* Begin DATASET SECTION *

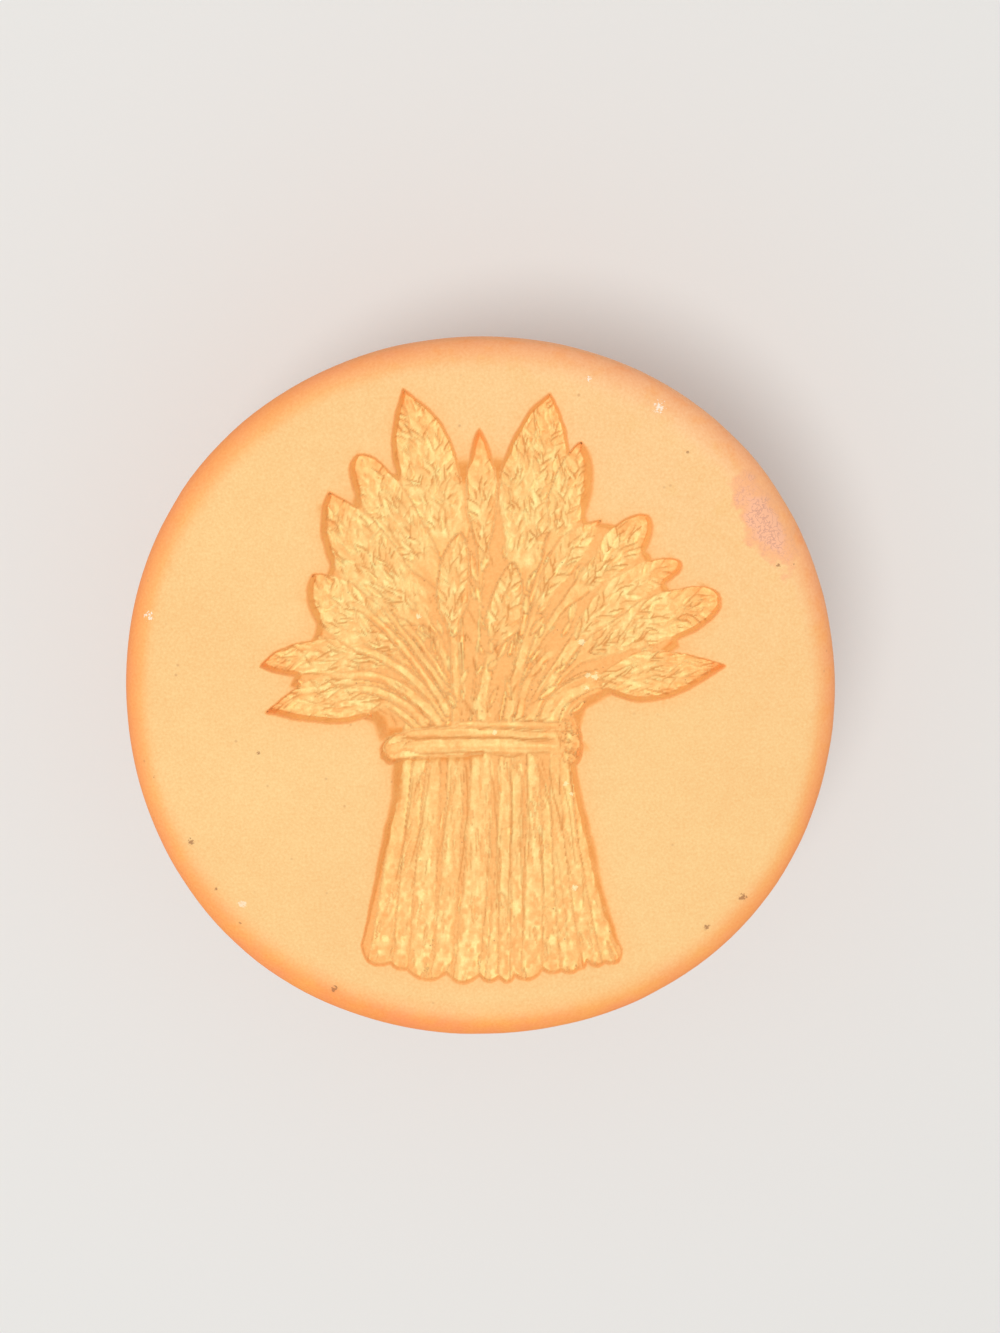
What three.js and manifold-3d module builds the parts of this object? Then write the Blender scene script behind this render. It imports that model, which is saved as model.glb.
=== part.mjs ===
// Cookie stamp in unglazed fired clay: a pressed head whose face holds a hollowed sheaf of wheat,
// luted with slip to a turned knob. It stands on the knob's flat end with its face up.
// Millimetres, +Z out of the face, +Y towards the tips of the ears.

import * as THREE from "three";
import { mergeVertices } from "three/addons/utils/BufferGeometryUtils.js";
import Module from "manifold-3d";

const wasm = await Module();
wasm.setup();
const { lerp } = THREE.MathUtils;

// Driving dimensions of the head
const faceDiameter = 51;
const shoulderRadius = 2.4;
const rimHeight = 7;
const backEdgeRadius = 1.8;
const backRise = 2;
const backLandMargin = 1.6;

// Driving dimensions of the slip joint
const slipThickness = 0.8;
const slipBead = 1.1;

// Driving dimensions of the knob
const knobHeight = 26;
const knobEndDiameter = 19;
const knobEndRounding = 1.4;
const knobBulbDiameter = 23;
const knobBulbHeight = 7.5;
const knobWaistDiameter = 14;
const knobWaistHeight = 19;
const knobRootDiameter = 16.4;

// Driving dimensions of the hollowed sheaf
const sheafMargin = 0.7;
const earBodyDepth = 1.2;
const kernelDepth = 1.7;
const kernelPitch = 2;
const kernelLength = 2.8;
const kernelOverlap = 1.5;
const kernelTilt = 0.3;
const tipKernelShare = 0.45;
const earBellyShare = 0.4;
const stemWidth = 0.8;
const stemDepth = 1.1;
const floorDepth = 0.7;
const strandWidth = 1.1;
const strandDepth = 1.3;
const strandOverlap = 0.15;
const knotWidth = 1.7;
const knotReach = 0.5;
const stalkCount = 13;
const stalkDepth = 1.1;
const stalkOverlap = 1.15;
const tuckUnderBand = 0.3;
const skirtBelly = 0.9;

// How finely turned forms are divided
const headSides = 48;
const knobSides = 32;
const arcSteps = 3;
const curveSteps = 4;
const kernelSides = 4;
const earSides = 6;
const strawSides = 6;
const lengthwiseRings = 4;

// Places that follow from the dimensions
const faceRadius = faceDiameter / 2;
const landRadius = faceRadius - shoulderRadius;
const headBottom = knobHeight + slipThickness;
const rimBottom = headBottom + backRise;
const faceZ = rimBottom + rimHeight;
const slipTopRadius = knobRootDiameter / 2 + slipBead;
const backLandRadius = slipTopRadius + backLandMargin;

// The band of the sheaf, in the sheaf's own drawing, whose middle is the middle of the face
const bandLeft = -6.6;
const bandRight = 6.6;
const bandTop = -1.7;
const bandStrands = 3;
const strandPitch = strandWidth - strandOverlap;
const bandHeight = strandWidth + (bandStrands - 1) * strandPitch;
const bandBottom = bandTop - bandHeight;
const stemFoot = bandTop - tuckUnderBand;

// The rest of the sheaf, drawn in millimetres and scaled with the band to keep its margin to the shoulder.
// Each ear gives its tip, its base, its width and where its stem goes under the band.
const ears = [
  { tip: [-8.0, 17.4], base: [-5.4, 11.4], width: 2.5, tie: -2.4 },
  { tip: [7.8, 17.7], base: [5.1, 9.9], width: 2.9, tie: 2.4 },
  { tip: [-4.3, 22.0], base: [-1.9, 12.7], width: 4.0, tie: -1.4 },
  { tip: [0.8, 19.0], base: [0.5, 11.1], width: 2.0, tie: 0.1 },
  { tip: [5.7, 21.2], base: [2.9, 11.0], width: 4.3, tie: 1.5 },
  { tip: [-10.0, 15.1], base: [-4.6, 7.5], width: 3.2, tie: -3.2 },
  { tip: [12.1, 12.5], base: [8.0, 8.8], width: 2.7, tie: 3.8 },
  { tip: [8.9, 12.6], base: [4.7, 7.8], width: 2.0, tie: 3.0 },
  { tip: [-11.3, 9.4], base: [-5.4, 4.7], width: 2.8, tie: -4.0 },
  { tip: [13.9, 9.2], base: [8.6, 5.8], width: 1.9, tie: 4.5 },
  { tip: [16.8, 6.5], base: [11.4, 5.0], width: 2.6, tie: 5.2 },
  { tip: [17.0, 1.6], base: [9.1, 0.5], width: 3.0, tie: 5.9 },
  { tip: [-15.2, 3.3], base: [-7.6, 3.8], width: 2.6, tie: -4.8 },
  { tip: [-15.1, -0.1], base: [-6.7, 0.2], width: 2.1, tie: -5.5 },
  { tip: [-0.9, 11.7], base: [-1.8, 5.3], width: 2.2, tie: -0.7 },
  { tip: [2.6, 9.6], base: [1.1, 4.4], width: 2.6, tie: 0.8 },
];
// The notches between the ears, which bound the floor that they share
const fanFloor = [
  [-6.4, stemFoot], [-7.0, -1.1], [-10.6, 0.7], [-13.3, 1.7], [-11.3, 5.4], [-10.2, 9.6], [-7.9, 14.7],
  [-5.2, 15.9], [-0.6, 16.6], [1.9, 16.6], [6.8, 16.8], [8.0, 12.3], [9.9, 12.0], [12.1, 9.8],
  [13.4, 7.3], [14.0, 3.2], [9.2, 0.1], [6.8, -0.8], [6.4, stemFoot],
];
const skirtTop = { left: -5.9, right: 6.5, y: bandBottom + tuckUnderBand };
const skirtBottom = { left: -9.2, right: 8.9, y: -19.2 };
const drawnReach = Math.max(...ears.map(({ tip }) => Math.hypot(...tip)));
const sheafScale = (landRadius - sheafMargin) / drawnReach;

// A solid from a three.js geometry, with shared corners merged and empty triangles left out
function solid(geometry) {
  const bare = geometry.clone();
  bare.deleteAttribute("normal");
  bare.deleteAttribute("uv");
  const merged = mergeVertices(bare);
  const triangles = [];
  for (let i = 0; i < merged.index.count; i += 3) {
    const corners = [merged.index.getX(i), merged.index.getX(i + 1), merged.index.getX(i + 2)];
    if (new Set(corners).size === 3) triangles.push(...corners);
  }
  const vertProperties = new Float32Array(merged.attributes.position.array);
  const triVerts = new Uint32Array(triangles);
  return new wasm.Manifold(new wasm.Mesh({ numProp: 3, vertProperties, triVerts }));
}

// A three.js geometry from a solid
function geometryOf(body) {
  const mesh = body.getMesh();
  const geometry = new THREE.BufferGeometry();
  geometry.setAttribute("position", new THREE.BufferAttribute(mesh.vertProperties, 3));
  geometry.setIndex(new THREE.BufferAttribute(mesh.triVerts, 1));
  geometry.computeVertexNormals();
  return geometry;
}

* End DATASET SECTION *

» **DIRECTIONS**
Return nothing but the lines from the start of the listing above through the line containing "of the ears.", exactly as given.

» **RESULT OF THE EXERCISE**
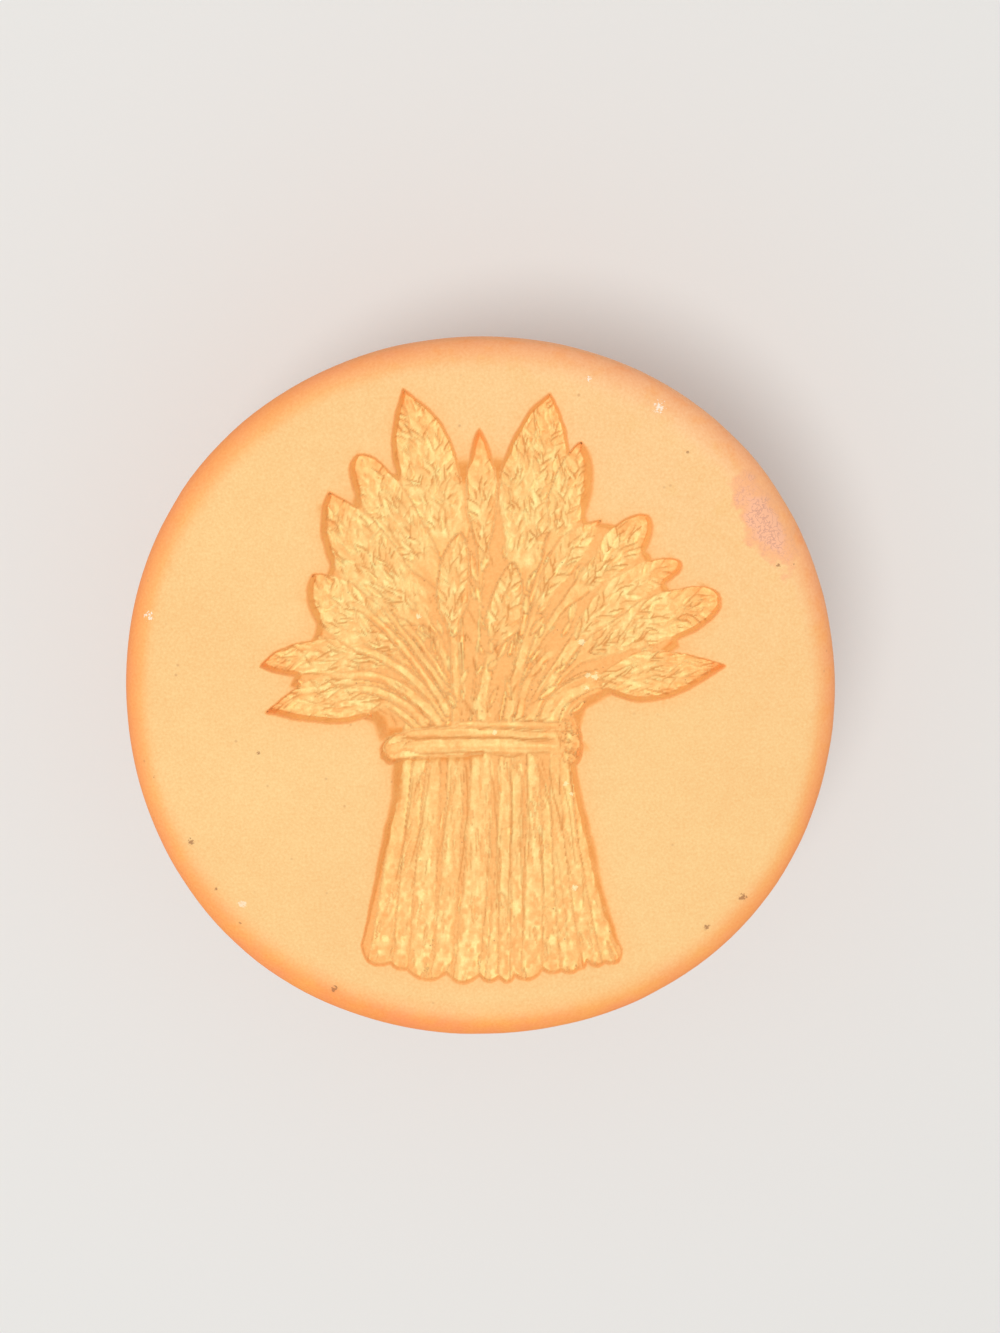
What three.js and manifold-3d module builds the parts of this object? Then write the Blender scene script behind this render. It imports that model, which is saved as model.glb.
=== part.mjs ===
// Cookie stamp in unglazed fired clay: a pressed head whose face holds a hollowed sheaf of wheat,
// luted with slip to a turned knob. It stands on the knob's flat end with its face up.
// Millimetres, +Z out of the face, +Y towards the tips of the ears.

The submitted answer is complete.